Directive: Read the data and repeat it in full, exactly.

(begin)

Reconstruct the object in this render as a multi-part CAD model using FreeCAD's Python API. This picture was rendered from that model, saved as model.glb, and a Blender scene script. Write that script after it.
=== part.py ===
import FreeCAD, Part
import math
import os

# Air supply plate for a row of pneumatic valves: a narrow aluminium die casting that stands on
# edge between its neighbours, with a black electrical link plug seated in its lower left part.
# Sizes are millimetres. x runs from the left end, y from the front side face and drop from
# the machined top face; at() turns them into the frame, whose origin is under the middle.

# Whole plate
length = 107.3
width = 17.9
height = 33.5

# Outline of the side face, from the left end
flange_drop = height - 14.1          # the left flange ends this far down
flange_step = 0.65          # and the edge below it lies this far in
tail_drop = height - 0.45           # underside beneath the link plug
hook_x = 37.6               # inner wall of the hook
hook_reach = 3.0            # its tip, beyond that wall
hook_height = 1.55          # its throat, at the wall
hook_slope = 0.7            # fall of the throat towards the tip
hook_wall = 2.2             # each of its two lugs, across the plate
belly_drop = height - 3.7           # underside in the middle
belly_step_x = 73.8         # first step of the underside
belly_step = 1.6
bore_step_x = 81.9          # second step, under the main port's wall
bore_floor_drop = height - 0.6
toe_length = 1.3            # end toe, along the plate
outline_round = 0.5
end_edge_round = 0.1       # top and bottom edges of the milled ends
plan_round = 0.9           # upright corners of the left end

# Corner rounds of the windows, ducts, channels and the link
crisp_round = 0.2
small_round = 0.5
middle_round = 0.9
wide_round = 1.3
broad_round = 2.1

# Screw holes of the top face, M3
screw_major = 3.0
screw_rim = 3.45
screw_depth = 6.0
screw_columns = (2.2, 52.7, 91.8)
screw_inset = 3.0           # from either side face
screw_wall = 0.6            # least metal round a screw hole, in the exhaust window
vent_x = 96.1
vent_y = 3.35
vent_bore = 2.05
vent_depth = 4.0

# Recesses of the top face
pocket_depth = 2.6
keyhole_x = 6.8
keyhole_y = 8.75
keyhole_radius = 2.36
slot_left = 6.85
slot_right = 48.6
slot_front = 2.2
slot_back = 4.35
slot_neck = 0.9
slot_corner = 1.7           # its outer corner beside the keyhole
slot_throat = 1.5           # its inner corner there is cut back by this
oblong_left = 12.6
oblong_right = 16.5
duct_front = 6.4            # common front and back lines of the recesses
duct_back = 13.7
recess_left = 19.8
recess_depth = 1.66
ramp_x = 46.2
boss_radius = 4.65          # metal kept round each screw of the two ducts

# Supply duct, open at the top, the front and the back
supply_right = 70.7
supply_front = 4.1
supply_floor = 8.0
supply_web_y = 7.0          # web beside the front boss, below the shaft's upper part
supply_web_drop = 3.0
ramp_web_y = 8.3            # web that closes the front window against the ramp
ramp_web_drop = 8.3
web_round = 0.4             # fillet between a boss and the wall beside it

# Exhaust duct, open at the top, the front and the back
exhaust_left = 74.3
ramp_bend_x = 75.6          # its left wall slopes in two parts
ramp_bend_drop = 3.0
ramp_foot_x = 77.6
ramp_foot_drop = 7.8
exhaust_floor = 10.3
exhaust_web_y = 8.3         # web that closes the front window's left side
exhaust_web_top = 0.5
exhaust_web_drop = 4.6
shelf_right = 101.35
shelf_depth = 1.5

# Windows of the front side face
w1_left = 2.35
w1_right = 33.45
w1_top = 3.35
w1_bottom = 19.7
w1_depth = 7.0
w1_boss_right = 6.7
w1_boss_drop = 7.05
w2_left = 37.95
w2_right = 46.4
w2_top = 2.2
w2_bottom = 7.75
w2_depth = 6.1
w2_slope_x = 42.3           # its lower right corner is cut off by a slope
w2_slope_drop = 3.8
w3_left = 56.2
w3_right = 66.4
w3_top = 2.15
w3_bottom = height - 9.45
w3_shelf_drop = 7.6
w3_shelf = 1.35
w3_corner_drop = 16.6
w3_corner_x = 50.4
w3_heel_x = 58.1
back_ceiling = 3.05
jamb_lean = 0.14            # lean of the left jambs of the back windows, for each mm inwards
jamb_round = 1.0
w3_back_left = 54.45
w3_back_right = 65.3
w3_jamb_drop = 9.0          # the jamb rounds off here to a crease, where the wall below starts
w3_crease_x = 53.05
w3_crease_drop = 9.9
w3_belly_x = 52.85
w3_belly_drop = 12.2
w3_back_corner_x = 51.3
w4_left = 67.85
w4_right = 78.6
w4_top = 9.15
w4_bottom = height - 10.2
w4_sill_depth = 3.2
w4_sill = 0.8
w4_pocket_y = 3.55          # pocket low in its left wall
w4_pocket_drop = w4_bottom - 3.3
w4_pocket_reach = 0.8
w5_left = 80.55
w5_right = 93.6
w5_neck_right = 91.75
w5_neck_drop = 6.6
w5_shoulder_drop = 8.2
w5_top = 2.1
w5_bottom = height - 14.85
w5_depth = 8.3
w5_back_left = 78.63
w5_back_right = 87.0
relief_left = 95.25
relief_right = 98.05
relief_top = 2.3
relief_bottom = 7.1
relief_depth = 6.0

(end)

Solution to this task:
Reconstruct the object in this render as a multi-part CAD model using FreeCAD's Python API. This picture was rendered from that model, saved as model.glb, and a Blender scene script. Write that script after it.
=== part.py ===
import FreeCAD, Part
import math
import os

# Air supply plate for a row of pneumatic valves: a narrow aluminium die casting that stands on
# edge between its neighbours, with a black electrical link plug seated in its lower left part.
# Sizes are millimetres. x runs from the left end, y from the front side face and drop from
# the machined top face; at() turns them into the frame, whose origin is under the middle.

# Whole plate
length = 107.3
width = 17.9
height = 33.5

# Outline of the side face, from the left end
flange_drop = height - 14.1          # the left flange ends this far down
flange_step = 0.65          # and the edge below it lies this far in
tail_drop = height - 0.45           # underside beneath the link plug
hook_x = 37.6               # inner wall of the hook
hook_reach = 3.0            # its tip, beyond that wall
hook_height = 1.55          # its throat, at the wall
hook_slope = 0.7            # fall of the throat towards the tip
hook_wall = 2.2             # each of its two lugs, across the plate
belly_drop = height - 3.7           # underside in the middle
belly_step_x = 73.8         # first step of the underside
belly_step = 1.6
bore_step_x = 81.9          # second step, under the main port's wall
bore_floor_drop = height - 0.6
toe_length = 1.3            # end toe, along the plate
outline_round = 0.5
end_edge_round = 0.1       # top and bottom edges of the milled ends
plan_round = 0.9           # upright corners of the left end

# Corner rounds of the windows, ducts, channels and the link
crisp_round = 0.2
small_round = 0.5
middle_round = 0.9
wide_round = 1.3
broad_round = 2.1

# Screw holes of the top face, M3
screw_major = 3.0
screw_rim = 3.45
screw_depth = 6.0
screw_columns = (2.2, 52.7, 91.8)
screw_inset = 3.0           # from either side face
screw_wall = 0.6            # least metal round a screw hole, in the exhaust window
vent_x = 96.1
vent_y = 3.35
vent_bore = 2.05
vent_depth = 4.0

# Recesses of the top face
pocket_depth = 2.6
keyhole_x = 6.8
keyhole_y = 8.75
keyhole_radius = 2.36
slot_left = 6.85
slot_right = 48.6
slot_front = 2.2
slot_back = 4.35
slot_neck = 0.9
slot_corner = 1.7           # its outer corner beside the keyhole
slot_throat = 1.5           # its inner corner there is cut back by this
oblong_left = 12.6
oblong_right = 16.5
duct_front = 6.4            # common front and back lines of the recesses
duct_back = 13.7
recess_left = 19.8
recess_depth = 1.66
ramp_x = 46.2
boss_radius = 4.65          # metal kept round each screw of the two ducts

# Supply duct, open at the top, the front and the back
supply_right = 70.7
supply_front = 4.1
supply_floor = 8.0
supply_web_y = 7.0          # web beside the front boss, below the shaft's upper part
supply_web_drop = 3.0
ramp_web_y = 8.3            # web that closes the front window against the ramp
ramp_web_drop = 8.3
web_round = 0.4             # fillet between a boss and the wall beside it

# Exhaust duct, open at the top, the front and the back
exhaust_left = 74.3
ramp_bend_x = 75.6          # its left wall slopes in two parts
ramp_bend_drop = 3.0
ramp_foot_x = 77.6
ramp_foot_drop = 7.8
exhaust_floor = 10.3
exhaust_web_y = 8.3         # web that closes the front window's left side
exhaust_web_top = 0.5
exhaust_web_drop = 4.6
shelf_right = 101.35
shelf_depth = 1.5

# Windows of the front side face
w1_left = 2.35
w1_right = 33.45
w1_top = 3.35
w1_bottom = 19.7
w1_depth = 7.0
w1_boss_right = 6.7
w1_boss_drop = 7.05
w2_left = 37.95
w2_right = 46.4
w2_top = 2.2
w2_bottom = 7.75
w2_depth = 6.1
w2_slope_x = 42.3           # its lower right corner is cut off by a slope
w2_slope_drop = 3.8
w3_left = 56.2
w3_right = 66.4
w3_top = 2.15
w3_bottom = height - 9.45
w3_shelf_drop = 7.6
w3_shelf = 1.35
w3_corner_drop = 16.6
w3_corner_x = 50.4
w3_heel_x = 58.1
back_ceiling = 3.05
jamb_lean = 0.14            # lean of the left jambs of the back windows, for each mm inwards
jamb_round = 1.0
w3_back_left = 54.45
w3_back_right = 65.3
w3_jamb_drop = 9.0          # the jamb rounds off here to a crease, where the wall below starts
w3_crease_x = 53.05
w3_crease_drop = 9.9
w3_belly_x = 52.85
w3_belly_drop = 12.2
w3_back_corner_x = 51.3
w4_left = 67.85
w4_right = 78.6
w4_top = 9.15
w4_bottom = height - 10.2
w4_sill_depth = 3.2
w4_sill = 0.8
w4_pocket_y = 3.55          # pocket low in its left wall
w4_pocket_drop = w4_bottom - 3.3
w4_pocket_reach = 0.8
w5_left = 80.55
w5_right = 93.6
w5_neck_right = 91.75
w5_neck_drop = 6.6
w5_shoulder_drop = 8.2
w5_top = 2.1
w5_bottom = height - 14.85
w5_depth = 8.3
w5_back_left = 78.63
w5_back_right = 87.0
relief_left = 95.25
relief_right = 98.05
relief_top = 2.3
relief_bottom = 7.1
relief_depth = 6.0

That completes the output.